On the monetary side, current accommodative monetary stances provide some insurance against downside risks in economies with subdued inflation and slowing activity. But where inflationary pressures are already elevated and there is reliance on foreign inflows - such as India and Indonesia - or where credit growth has been overly expansionary - as in Mongolia and Laos - monetary policy will likely need to be further tightened.
On the fiscal front, for most countries, a moderate pace of consolidation is warranted to rebuild fiscal space. Should growth disappoint, there is generally scope to allow automatic stabilizers to operate or even provide fiscal support.
In China, slowing the growth of credit, especially in the shadow banking sector, is a priority. Another priority is to advance financial reforms in order to prevent a further buildup of risks, foster a more efficient allocation of investment, and boost household capital income. Strengthening the management, transparency, and overall governance framework of local government finances would help contain fiscal risks.
In Japan, inflation and inflation expectations have started to rise. These are good signs, and the IMF currently does not see a need for further monetary easing.
Rather, the priority now is to advance growth reforms. For Abenomics to work, Japan’s long-term economic problems need to be tackled. Discussions have been underway for some time on a new growth strategy, including labor market reform, deregulation, and efforts to revamp the services and agricultural sectors. The IMF believes that these are all key areas, but there is now a premium on concrete action. It is hoped that the current special session in the Diet will deliver tangible results to keep the current economic momentum going. On the fiscal front, reforms need to continue given the large stock of public debt. Raising the consumption tax rate in 2014 has been the right decision given the strong recovery; as a next step the government should outline a more specific fiscal plan to explain how it will achieve its goal of a declining public debt-to-GDP ratio by 2020. In this regard, the second stage of the consumption tax increase in late 2015 and maintaining a uniform rate are important next milestones.
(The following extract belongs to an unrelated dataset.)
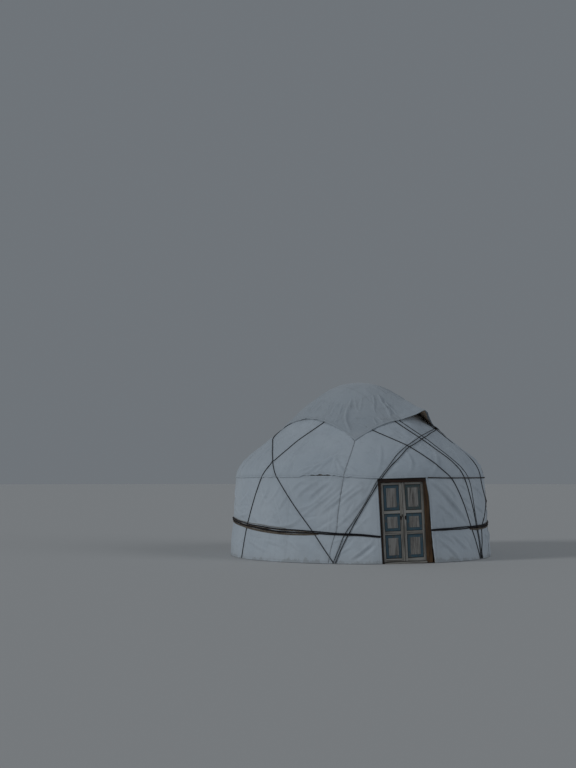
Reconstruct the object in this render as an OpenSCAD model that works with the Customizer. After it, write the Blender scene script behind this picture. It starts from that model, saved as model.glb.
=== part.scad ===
// Canvas-covered yurt with a two-leaf wooden door.
// Millimetres, +Z up. The origin is on the ground, on the axis of the round wall, and the door faces -Y.
// Bearings run from the door (0) towards +X (90) and the back (180).

/* [Outline] */
// Radius of the round wall at the ground
base_r = 2450; // [2400:5:2500]
// Height of the roof cover's lower edge
eave_z = 1450; // [1430:5:1470]
// Rise of the straight part of the roof, per metre inwards
roof_rise = 815; // [795:5:835]
// Height of the crown flap's top
top_z = 3285; // [3260:5:3310]

/* [Covers] */
// Thickness of the canvas
canvas_t = 3; // [2:0.5:3]
// Thickness of the felt under it
felt_t = 9; // [6:1:9]
// Side of the square crown flap
flap_side = 3070; // [2900:10:3150]
// Thickness of the crown flap, felt and canvas together
flap_t = 10; // [8:1:12]
// Height that the right corner of the crown flap is lifted
flap_lift = 263; // [180:1:280]
// Bearing of the flap's front corner
flap_turn = -22; // [-24:1:-20]

/* [Frame] */
// Width of a lattice slat
slat_w = 28; // [22:1:32]
// Thickness of the lattice where its slats cross
slat_t = 16; // [12:1:18]
// Lattice steps along each quarter of the wall
steps = 18; // [16:2:20]
// Diameter of a roof pole
pole_d = 28; // [24:1:32]
// Outer radius of the crown ring
crown_r = 760; // [750:5:765]
// Diameter of the crown's bars
crown_bar_d = 24; // [20:1:26]

/* [Door] */
// Outer width of the door frame
frame_w = 870; // [860:5:880]
// Height of the door frame
frame_h = 1455; // [1450:1:1458]
// Width of each jamb's face beside the leaves
jamb_w = 34; // [32:1:37]
// Depth of the frame
frame_d = 70; // [66:1:74]
// Thickness of a door leaf
leaf_t = 34; // [30:1:36]
// Backward lean of the door frame, in degrees
lean_back = 2.5; // [2:0.1:2.8]
// Sideways lean of the door frame, in degrees
lean_side = 1.6; // [0:0.1:1.8]

/* [Ropes and belt] */
// Diameter of a rope
rope_d = 15; // [12:1:16]
// Height of the belt round the wall, at its broadest
belt_h = 88; // [70:1:95]

/* [Hidden] */

canvas_c = [0.86, 0.88, 0.90];
felt_c = [0.70, 0.66, 0.60];
wood_c = [0.55, 0.45, 0.33];
dark_c = [0.24, 0.15, 0.10];
leaf_c = [0.55, 0.52, 0.46];
blue_c = [0.27, 0.43, 0.48];
rope_c = [0.16, 0.12, 0.10];
iron_c = [0.20, 0.19, 0.18];

// ---- outline: [height, radius], from the ground up over the shoulder to the crown
roof_r0 = base_r - 350;
roof_z0 = eave_z + 410;
function roof_z(r) = roof_z0 + (roof_r0 - r) * roof_rise / 1000;
outline = [
  [0, base_r], [350, base_r - 25], [650, base_r - 45], [900, base_r - 60], [1200, base_r - 80],
  [eave_z, base_r - 100], [eave_z + 100, base_r - 120], [eave_z + 190, base_r - 160],
  [eave_z + 290, base_r - 230], [roof_z0, roof_r0], [roof_z(720), 720]];
function rad(z) = lookup(z, outline);
// outward normal of the outline at a height, as [radial, up]
function nrm(z) = let (d = rad(z + 30) - rad(z - 30), l = sqrt(3600 + d * d)) [60 / l, -d / l];
function on(b, z, off) = let (n = nrm(z), r = rad(z) + off * n[0])
  [r * sin(b), -r * cos(b), z + off * n[1]];
function normal_at(b, z) = let (n = nrm(z)) [n[0] * sin(b), -n[0] * cos(b), n[1]];

// ---- tubes and bands swept along points, each ring given as a list of points
function unit(v) = v / norm(v);
module loft(rings) {
  n = len(rings);
  m = len(rings[0]);
  polyhedron(
    points = [for (g = rings) each g],
    faces = concat(
      [[for (i = [0:m - 1]) i]],
      [for (k = [0:n - 2]) for (i = [0:m - 1])
        let (a = k * m + i, b = k * m + (i + 1) % m, c = a + m, d = b + m) each [[a, d, b], [a, c, d]]],
      [[for (i = [m - 1:-1:0]) (n - 1) * m + i]]),
    convexity = 6);
}
// path: list of [point, side direction]
function tube_ring(c, t, side, r, m) =
  let (u = unit(cross(t, side)), v = cross(u, t))
  [for (i = [0:m - 1]) c + r * (cos(i * 360 / m) * v + sin(i * 360 / m) * u)];
function tangent(p, i) = unit(p[min(i + 1, len(p) - 1)] - p[max(i - 1, 0)]);

// smooth curve through hand-chosen [bearing, height, stand-off] stations
function spline(a, b, c, d, t) =
  0.5 * ((2 * b) + (c - a) * t + (2 * a - 5 * b + 4 * c - d) * t * t + (3 * b - a - 3 * c + d) * t * t * t);
function stations(s, n) = concat([for (k = [0:len(s) - 2]) for (i = [0:n - 1])
    spline(s[max(k - 1, 0)], s[k], s[k + 1], s[min(k + 2, len(s) - 1)], i / n)], [s[len(s) - 1]]);

module rope(s, n = 4, r = rope_d / 2, turn = 0) {
  w = stations(s, n);
  p = [for (q = w) on(q[0] + turn, q[1], q[2])];
  loft([for (i = [0:len(p) - 1]) tube_ring(p[i], tangent(p, i), normal_at(w[i][0] + turn, w[i][1]), r, 6)]);
}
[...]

But based on IMF calculations, additional fiscal savings of around 5 percent of GDP are needed beyond 2015 to bring down debt. The measures to achieve these savings should now be identified in broad terms.
The medium term and conclusion
In terms of structural reforms, Japan has been a forerunner in Asia in many respects: it has and still is an incredibly dynamic economy but also faced many headwinds, especially from aging and other structural impediments to growth. As Asia’s growth slows down, there are constraints on further macroeconomic policy support for growth.
With investors increasingly discriminating across countries according to their fundamentals, the case for structural reforms is becoming ever clearer. They are needed to boost productivity growth and thereby re-energize growth in Asia. And, as the past few months have shown, reforms can further build the strong fundamentals that enable some countries to weather turbulence better than others. So now is the time for decisive progress on this front.
In conclusion, despite the more complex global context, the IMF remains cautiously optimistic about the region’s ability to navigate smoothly and to put in place the right policy mix to tackle short-term challenges and support long-term growth.
Japan has an important role to play. It can help the region through overseas investment and lending, as we have seen this year. But Japan can also contribute to faster regional growth over the long haul through strengthening its domestic economy, which would create new demand and opportunities for trading partners and investors.